● **TASK INSTRUCTIONS**: Using the data that follows, return exactly the lines from the one that contains "Continue the OpenSCAD" through the one that contains "of the same", ends included.

● **EXTRACTED RECORDS**:
--------
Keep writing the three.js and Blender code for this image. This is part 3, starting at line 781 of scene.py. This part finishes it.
--------
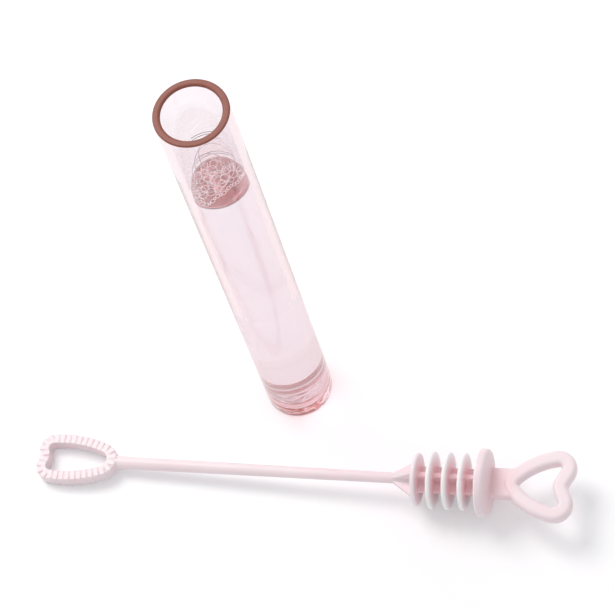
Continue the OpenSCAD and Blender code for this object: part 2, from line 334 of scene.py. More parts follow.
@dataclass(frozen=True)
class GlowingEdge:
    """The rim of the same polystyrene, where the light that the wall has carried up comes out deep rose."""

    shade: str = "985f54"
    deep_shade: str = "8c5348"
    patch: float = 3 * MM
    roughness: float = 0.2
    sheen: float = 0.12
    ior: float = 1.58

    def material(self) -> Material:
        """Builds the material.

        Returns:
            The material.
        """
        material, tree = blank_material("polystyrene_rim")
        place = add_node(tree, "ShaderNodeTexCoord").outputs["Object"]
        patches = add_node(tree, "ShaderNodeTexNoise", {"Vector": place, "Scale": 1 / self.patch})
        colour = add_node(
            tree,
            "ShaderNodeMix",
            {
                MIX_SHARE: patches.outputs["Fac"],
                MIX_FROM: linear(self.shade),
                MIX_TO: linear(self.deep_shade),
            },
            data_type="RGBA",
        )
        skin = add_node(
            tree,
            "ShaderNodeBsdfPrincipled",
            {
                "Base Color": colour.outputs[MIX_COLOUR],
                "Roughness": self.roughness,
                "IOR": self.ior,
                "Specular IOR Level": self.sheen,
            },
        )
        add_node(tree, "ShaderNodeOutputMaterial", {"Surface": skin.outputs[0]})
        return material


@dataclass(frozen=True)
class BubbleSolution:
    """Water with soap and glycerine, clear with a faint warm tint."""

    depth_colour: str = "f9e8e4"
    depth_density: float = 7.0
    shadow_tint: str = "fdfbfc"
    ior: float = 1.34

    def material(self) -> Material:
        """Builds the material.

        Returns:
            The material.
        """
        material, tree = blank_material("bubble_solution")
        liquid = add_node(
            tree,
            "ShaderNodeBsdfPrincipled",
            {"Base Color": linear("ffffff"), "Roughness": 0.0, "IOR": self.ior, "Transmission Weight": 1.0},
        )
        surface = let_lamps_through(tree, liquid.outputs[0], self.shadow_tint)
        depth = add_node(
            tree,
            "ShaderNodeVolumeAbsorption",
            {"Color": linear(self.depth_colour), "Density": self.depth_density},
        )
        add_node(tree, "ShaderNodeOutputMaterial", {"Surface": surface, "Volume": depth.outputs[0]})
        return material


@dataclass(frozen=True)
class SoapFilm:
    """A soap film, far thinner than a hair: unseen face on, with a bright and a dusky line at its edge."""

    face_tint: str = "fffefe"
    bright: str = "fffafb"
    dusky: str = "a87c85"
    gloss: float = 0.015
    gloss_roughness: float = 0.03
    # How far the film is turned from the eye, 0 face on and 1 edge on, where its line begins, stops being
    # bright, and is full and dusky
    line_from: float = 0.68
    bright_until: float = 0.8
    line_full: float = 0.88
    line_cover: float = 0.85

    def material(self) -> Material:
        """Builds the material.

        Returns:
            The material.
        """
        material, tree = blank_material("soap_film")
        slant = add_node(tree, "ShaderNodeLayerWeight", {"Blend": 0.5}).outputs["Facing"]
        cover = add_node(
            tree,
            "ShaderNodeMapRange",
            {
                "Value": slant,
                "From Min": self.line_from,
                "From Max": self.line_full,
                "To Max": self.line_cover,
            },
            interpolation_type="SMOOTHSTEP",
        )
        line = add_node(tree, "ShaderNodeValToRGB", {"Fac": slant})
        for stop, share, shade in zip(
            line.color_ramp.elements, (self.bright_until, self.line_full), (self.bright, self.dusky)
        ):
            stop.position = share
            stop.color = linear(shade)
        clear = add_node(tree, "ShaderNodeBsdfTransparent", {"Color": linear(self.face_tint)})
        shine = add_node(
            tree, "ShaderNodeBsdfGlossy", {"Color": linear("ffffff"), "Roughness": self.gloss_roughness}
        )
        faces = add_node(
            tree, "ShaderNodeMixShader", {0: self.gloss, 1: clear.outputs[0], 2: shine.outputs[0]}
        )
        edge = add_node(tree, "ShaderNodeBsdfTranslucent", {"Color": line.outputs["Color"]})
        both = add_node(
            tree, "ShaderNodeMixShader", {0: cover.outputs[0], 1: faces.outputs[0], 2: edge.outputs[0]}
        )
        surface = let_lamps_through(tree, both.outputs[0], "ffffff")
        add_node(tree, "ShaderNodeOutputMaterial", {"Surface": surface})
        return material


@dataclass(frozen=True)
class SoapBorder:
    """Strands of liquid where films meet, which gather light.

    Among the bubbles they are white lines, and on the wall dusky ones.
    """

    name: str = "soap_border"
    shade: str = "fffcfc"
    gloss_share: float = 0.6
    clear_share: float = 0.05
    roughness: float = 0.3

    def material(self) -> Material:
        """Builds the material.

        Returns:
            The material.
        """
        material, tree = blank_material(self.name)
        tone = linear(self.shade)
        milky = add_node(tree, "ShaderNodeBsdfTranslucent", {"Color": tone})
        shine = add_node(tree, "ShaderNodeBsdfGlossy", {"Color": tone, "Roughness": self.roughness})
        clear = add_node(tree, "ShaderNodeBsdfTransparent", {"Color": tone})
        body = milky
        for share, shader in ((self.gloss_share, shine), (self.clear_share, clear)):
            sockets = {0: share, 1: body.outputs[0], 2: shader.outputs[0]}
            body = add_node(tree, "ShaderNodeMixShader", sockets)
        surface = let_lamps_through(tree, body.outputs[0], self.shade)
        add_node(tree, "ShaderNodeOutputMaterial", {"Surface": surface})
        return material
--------
● **RESPONSE TO THE TASK**:
Continue the OpenSCAD and Blender code for this object: part 2, from line 334 of scene.py. More parts follow.
@dataclass(frozen=True)
class GlowingEdge:
    """The rim of the same polystyrene, where the light that the wall has carried up comes out deep rose."""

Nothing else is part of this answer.